The events of Paris which are any way remarkable are so generally circulated, that I do not often mention them, unless to mark their effect on the provinces; but you will be so much misled by the public papers with regard to the death of Marat, that I think it necessary to notice the subject while it is yet recent in my memory. Were the clubs, the Convention, or the sections of Paris to be regarded as expressing the sense of the people, the assassination of this turbulent journalist must be considered being the case, that the departments are for the most part, if not rejoiced, indifferent—and many of those who impute to him the honour of martyrdom, or assist at his apotheosis, are much better satisfied both with his christian and heathen glories, than they were while he was living to propagate anarchy and pillage. The reverence of the Convention itself is a mere political pantomime. Within the last twelve months nearly all the individuals who compose it have treated Marat with contempt; and I perfectly remember even Danton, one of the members of the Committee of Salut Publique, accusing him of being a contre revolutionnaire.

But the people, to use a popular expression here, require to be electrified.—St. Fargeau is almost forgotten, and Marat is to serve the same purposes when dead, to which he contributed while living.—An extreme grossness and want of feeling form the characteristic feature of the Parisians; they are ignorant, credulous, and material, and the Convention do not fail on all occasions to avail themselves of these qualities. The corpse of Marat decently enclosed in a coffin would have made little impression, and it was not pity, but revenge, which was to be excited. The disgusting object of a dead leper was therefore exposed to the eyes of a metropolis calling itself the most refined and enlightened of all Europe—

"And what t'oblivion better were consign'd, Is hung on high to poison half mankind."

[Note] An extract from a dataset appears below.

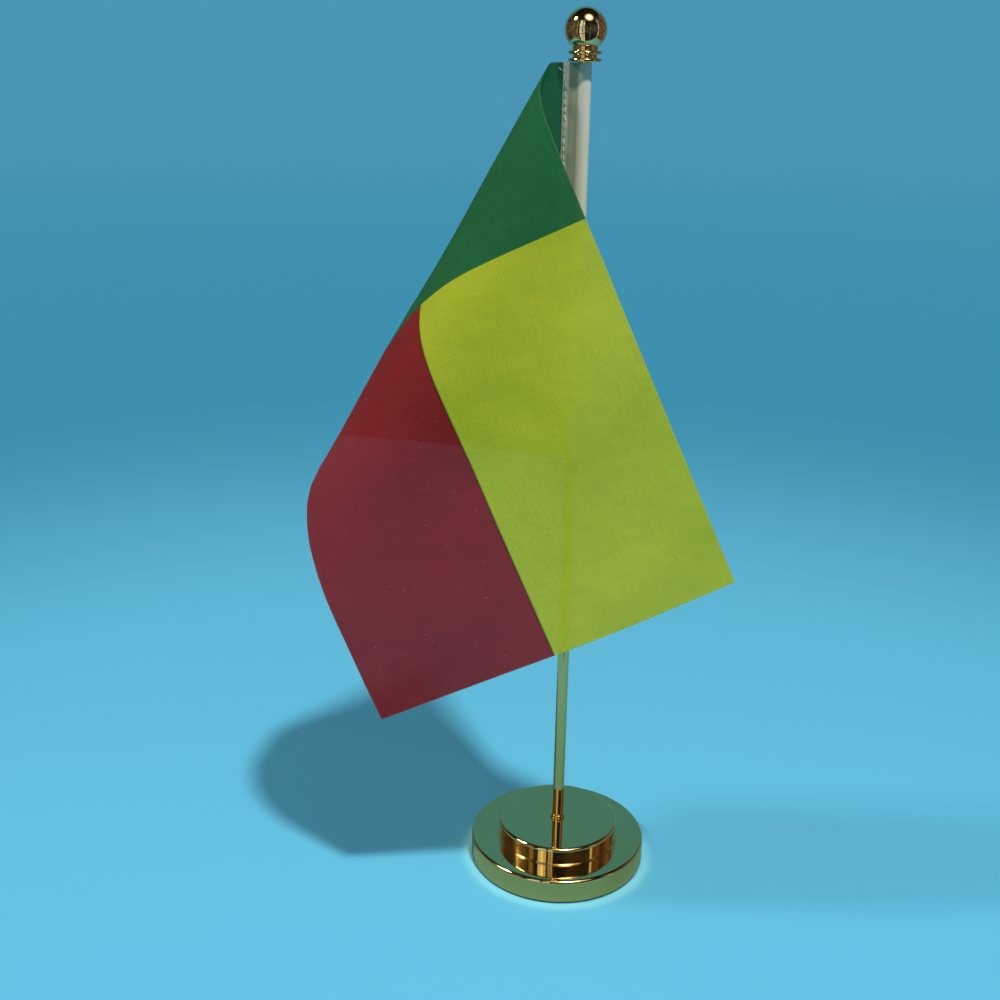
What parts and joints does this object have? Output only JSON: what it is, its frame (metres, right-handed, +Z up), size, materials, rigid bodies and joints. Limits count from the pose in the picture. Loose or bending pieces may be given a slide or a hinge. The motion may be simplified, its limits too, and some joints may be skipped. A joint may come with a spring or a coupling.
{
  "type": "desk flag stand",
  "caption": "Table flag on a round two-tier weighted base, with a screwed-on pole, a ball finial and a sewn satin flag folded over itself.",
  "frame": {"origin": "centre of the base's underside, where it stands on the table", "axes": "+Z up along the pole, +X to the right as seen in the usual view, -Y towards the viewer"},
  "size_m": [0.1563, 0.0764, 0.3316],
  "materials": {
    "gold_plating": "mirror-polished thin gold plating",
    "cast_iron": "rough grey iron",
    "steel": "zinc-plated steel",
    "brass": "turned brass",
    "pad_foam": "black closed-cell foam",
    "cream_satin": "sheer cream satin ribbon",
    "printed_satin": "thin printed satin in green, yellow and red",
    "white_thread": "twisted sewing thread"
  },
  "bodies": {
    "base": {"base_pad": "pad_foam", "ballast_disc": "cast_iron", "lower_tier_shell": "gold_plating", "upper_tier_filler": "cast_iron", "upper_tier_shell": "gold_plating", "centre_bolt": "steel", "flat_washer": "steel", "spring_washer": "steel", "foot_nut": "gold_plating"},
    "pole_lift": {"foot_insert": "brass"},
    "pole": {"pole_tube": "gold_plating", "top_insert": "brass"},
    "finial_lift": {"finial_stud": "steel"},
    "finial": {"finial_collar": "gold_plating", "finial_ball": "gold_plating"},
    "tie": {"tie_thread": "white_thread"},
    "flag": {"pocket": "cream_satin", "needle_thread": "white_thread", "bobbin_thread": "white_thread", "flag_cloth": "printed_satin"}
  },
  "joints": [
    {"name": "pole_lift", "type": "slide", "parent": "base", "child": "pole_lift", "axis": [0, 0, 1], "range_m": [0, 0.006]},
    {"name": "pole_turn", "type": "hinge", "parent": "pole_lift", "child": "pole", "pos_m": [0, 0, 0.0189], "axis": [0, 0, 1], "range_deg": [0, 4810]},
    {"name": "finial_lift", "type": "slide", "parent": "pole", "child": "finial_lift", "axis": [0, 0, 1], "range_m": [0, 0.006]},
    {"name": "finial_turn", "type": "hinge", "parent": "finial_lift", "child": "finial", "pos_m": [0, 0, 0.314], "axis": [0, 0, 1], "range_deg": [0, 4810]},
    {"name": "flag_slide", "type": "slide", "parent": "pole", "child": "tie", "axis": [0, 0, -1], "range_m": [0, 0.07]},
    {"name": "flag_swing", "type": "hinge", "parent": "tie", "child": "flag", "pos_m": [0, 0, 0.3137], "axis": [0, 0, 1], "continuous": true}
  ],
  "couplings": [
    {"joint": "pole_turn", "follows": "pole_lift", "rad_per_m": 13963},
    {"joint": "finial_turn", "follows": "finial_lift", "rad_per_m": 13963}
  ]
}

I know not whether these lines are most applicable to the display of Marat's body, or the consecration of his fame, but both will be a lasting stigma on the manners and morals of Paris.

If the departments, however, take no interest in the loss of Marat, the young woman who assassinated him has created a very lively one. The slightest anecdotes concerning her are collected with avidity, and repeated with admiration; and this is a still farther proof of what you have heard me advance, that neither patriotism nor humanity has an abundant growth in this country. The French applaud an act in itself horrid and unjustifiable, while they have scarcely any conception of the motive, and such a sacrifice seems to them something supernatural.—The Jacobins assert, that Charlotte Corday was an emissary of the allied powers, or, rather, of Mr. Pitt; and the Parisians have the complaisance to believe, that a young woman could devote herself to certain destruction at the instigation of another, as though the same principles which would lead a person to undertake a diplomatic commission, would induce her to meet death.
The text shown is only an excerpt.